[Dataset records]
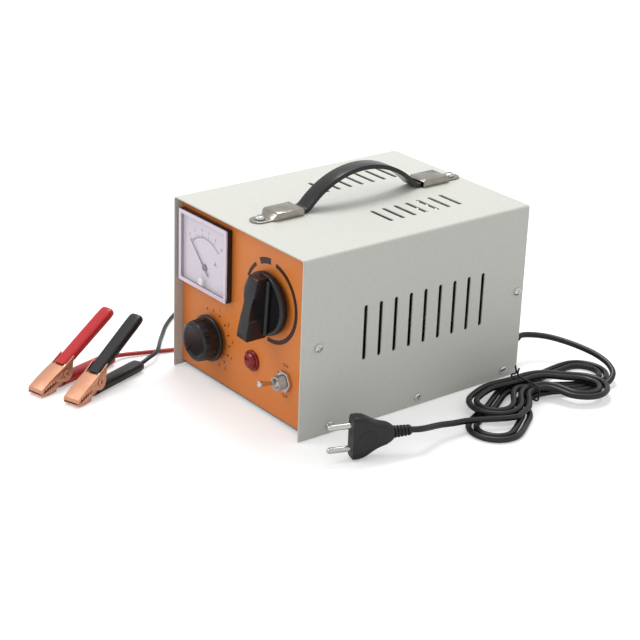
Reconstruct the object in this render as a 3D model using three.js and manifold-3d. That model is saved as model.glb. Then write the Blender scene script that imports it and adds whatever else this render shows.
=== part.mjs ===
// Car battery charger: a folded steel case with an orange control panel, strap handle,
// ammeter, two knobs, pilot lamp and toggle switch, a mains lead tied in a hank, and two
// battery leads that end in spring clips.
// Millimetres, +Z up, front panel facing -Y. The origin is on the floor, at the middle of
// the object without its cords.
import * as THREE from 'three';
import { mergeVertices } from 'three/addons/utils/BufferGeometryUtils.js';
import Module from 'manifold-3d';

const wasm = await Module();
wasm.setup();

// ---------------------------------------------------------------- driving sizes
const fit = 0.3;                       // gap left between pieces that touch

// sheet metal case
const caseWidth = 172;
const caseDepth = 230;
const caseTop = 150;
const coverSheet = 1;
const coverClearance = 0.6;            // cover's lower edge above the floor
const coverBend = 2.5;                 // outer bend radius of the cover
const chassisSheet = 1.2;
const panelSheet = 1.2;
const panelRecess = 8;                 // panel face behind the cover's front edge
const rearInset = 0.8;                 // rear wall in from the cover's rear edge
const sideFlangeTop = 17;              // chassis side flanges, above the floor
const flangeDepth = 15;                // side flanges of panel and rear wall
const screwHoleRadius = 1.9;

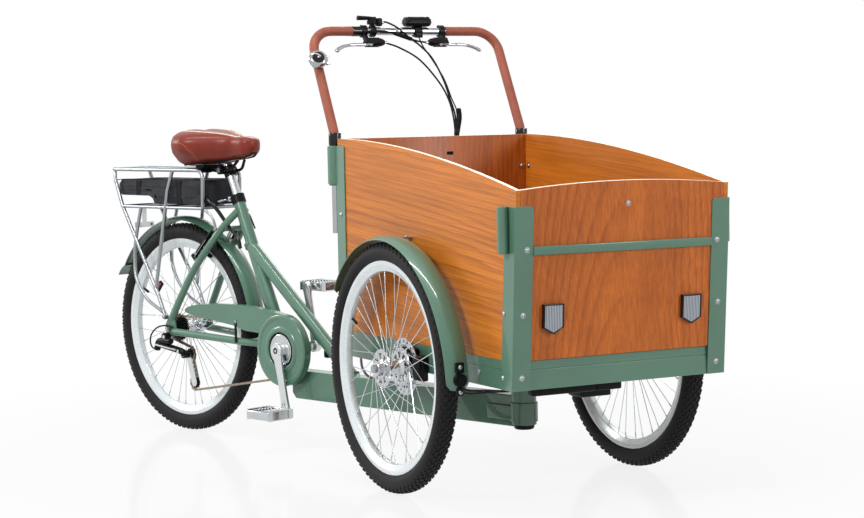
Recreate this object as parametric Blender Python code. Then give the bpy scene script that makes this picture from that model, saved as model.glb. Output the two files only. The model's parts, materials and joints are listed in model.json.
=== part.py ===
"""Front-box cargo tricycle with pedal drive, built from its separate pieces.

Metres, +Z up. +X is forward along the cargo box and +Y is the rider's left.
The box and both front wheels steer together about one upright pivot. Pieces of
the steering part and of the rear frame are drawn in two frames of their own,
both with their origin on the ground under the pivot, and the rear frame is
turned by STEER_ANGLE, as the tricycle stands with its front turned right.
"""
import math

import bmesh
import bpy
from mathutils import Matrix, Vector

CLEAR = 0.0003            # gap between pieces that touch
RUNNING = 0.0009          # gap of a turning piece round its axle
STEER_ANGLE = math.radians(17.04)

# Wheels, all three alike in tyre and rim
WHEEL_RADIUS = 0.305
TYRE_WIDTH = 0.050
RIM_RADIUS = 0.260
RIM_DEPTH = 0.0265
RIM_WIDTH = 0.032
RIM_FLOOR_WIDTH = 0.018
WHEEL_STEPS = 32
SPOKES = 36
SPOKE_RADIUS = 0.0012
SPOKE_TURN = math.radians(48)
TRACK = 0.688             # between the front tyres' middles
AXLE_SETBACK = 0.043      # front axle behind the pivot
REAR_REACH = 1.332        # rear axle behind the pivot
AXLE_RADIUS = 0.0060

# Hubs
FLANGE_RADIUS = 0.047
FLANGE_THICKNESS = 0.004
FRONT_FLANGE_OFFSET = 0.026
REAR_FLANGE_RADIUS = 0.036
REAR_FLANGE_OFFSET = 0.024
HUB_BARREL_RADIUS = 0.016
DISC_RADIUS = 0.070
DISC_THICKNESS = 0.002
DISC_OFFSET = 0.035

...

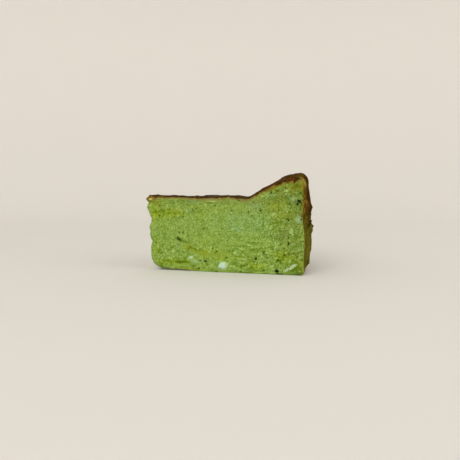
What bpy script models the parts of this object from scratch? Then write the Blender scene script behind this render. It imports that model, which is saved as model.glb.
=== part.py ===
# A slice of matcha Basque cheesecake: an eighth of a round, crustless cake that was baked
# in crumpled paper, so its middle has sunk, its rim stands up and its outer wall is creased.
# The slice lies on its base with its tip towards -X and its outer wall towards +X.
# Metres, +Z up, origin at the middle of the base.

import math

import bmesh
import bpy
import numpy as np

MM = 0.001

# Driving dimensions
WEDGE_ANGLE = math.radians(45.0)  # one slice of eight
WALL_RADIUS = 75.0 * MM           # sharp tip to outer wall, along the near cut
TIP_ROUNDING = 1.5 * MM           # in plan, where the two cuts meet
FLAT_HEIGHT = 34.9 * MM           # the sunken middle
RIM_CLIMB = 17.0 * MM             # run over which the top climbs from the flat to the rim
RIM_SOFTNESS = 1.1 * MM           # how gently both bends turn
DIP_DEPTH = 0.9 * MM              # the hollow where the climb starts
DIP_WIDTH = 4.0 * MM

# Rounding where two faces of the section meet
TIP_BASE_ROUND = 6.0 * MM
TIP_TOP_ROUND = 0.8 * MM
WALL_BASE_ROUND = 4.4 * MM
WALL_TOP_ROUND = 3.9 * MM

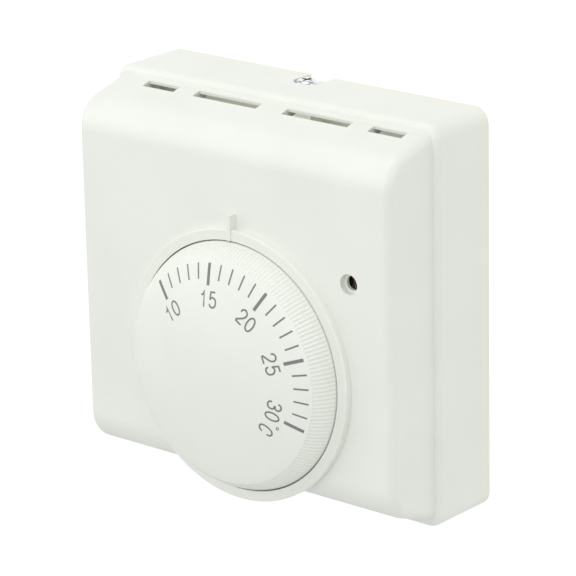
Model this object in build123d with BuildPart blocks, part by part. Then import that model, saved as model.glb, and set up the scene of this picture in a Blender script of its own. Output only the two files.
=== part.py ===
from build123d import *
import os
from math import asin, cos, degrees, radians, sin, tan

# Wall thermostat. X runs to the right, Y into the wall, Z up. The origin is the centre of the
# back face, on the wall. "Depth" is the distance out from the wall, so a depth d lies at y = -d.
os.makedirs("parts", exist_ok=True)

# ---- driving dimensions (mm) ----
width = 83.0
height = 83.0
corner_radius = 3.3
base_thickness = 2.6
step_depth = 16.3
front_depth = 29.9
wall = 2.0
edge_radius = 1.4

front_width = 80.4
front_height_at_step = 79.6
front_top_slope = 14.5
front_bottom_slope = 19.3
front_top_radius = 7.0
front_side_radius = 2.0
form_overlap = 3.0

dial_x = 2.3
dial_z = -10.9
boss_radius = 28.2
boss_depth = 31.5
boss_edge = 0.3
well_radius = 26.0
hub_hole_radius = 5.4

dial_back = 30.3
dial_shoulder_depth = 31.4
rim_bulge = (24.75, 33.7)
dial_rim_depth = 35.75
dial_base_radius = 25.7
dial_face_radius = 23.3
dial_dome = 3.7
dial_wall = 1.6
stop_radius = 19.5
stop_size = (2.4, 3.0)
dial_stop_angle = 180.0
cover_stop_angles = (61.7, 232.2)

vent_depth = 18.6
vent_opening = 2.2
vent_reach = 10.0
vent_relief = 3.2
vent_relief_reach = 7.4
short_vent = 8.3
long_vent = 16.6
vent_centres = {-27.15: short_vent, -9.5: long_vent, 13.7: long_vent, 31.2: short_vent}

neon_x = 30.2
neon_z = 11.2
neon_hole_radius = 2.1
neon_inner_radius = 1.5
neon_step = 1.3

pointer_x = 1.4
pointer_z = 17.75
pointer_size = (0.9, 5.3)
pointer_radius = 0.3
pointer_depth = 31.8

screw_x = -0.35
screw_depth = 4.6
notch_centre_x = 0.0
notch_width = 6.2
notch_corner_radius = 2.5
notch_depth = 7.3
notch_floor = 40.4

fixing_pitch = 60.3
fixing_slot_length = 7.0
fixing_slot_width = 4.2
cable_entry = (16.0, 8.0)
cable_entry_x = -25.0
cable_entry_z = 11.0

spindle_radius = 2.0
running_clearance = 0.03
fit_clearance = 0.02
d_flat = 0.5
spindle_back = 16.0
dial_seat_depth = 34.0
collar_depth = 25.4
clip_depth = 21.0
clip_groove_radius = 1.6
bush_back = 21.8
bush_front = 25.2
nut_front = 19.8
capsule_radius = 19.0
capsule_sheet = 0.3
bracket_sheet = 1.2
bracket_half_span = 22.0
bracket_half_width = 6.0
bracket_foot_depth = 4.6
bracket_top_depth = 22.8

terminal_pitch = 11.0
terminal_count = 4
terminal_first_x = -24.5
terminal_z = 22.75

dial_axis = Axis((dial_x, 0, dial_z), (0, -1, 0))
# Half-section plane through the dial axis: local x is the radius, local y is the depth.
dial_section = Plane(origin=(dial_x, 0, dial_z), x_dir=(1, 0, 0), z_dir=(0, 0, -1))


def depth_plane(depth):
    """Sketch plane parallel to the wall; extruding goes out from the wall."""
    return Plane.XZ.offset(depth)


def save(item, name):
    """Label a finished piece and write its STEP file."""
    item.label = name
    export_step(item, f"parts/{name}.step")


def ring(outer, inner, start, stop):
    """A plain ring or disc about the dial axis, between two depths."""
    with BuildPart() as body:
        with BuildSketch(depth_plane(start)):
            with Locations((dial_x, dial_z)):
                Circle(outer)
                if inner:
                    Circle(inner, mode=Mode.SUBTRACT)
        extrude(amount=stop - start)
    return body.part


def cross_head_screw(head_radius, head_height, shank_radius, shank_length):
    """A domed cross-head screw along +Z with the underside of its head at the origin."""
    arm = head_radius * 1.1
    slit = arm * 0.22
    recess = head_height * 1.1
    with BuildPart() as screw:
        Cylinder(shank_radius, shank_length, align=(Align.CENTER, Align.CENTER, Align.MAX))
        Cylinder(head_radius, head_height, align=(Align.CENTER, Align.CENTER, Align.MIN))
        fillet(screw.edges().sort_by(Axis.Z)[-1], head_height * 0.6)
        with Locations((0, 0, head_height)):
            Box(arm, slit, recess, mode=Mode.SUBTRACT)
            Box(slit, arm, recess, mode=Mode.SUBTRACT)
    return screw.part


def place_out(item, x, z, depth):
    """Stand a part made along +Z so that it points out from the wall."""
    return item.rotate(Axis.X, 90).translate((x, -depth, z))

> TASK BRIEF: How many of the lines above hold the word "picture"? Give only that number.

> PROBLEM SOLUTION: 2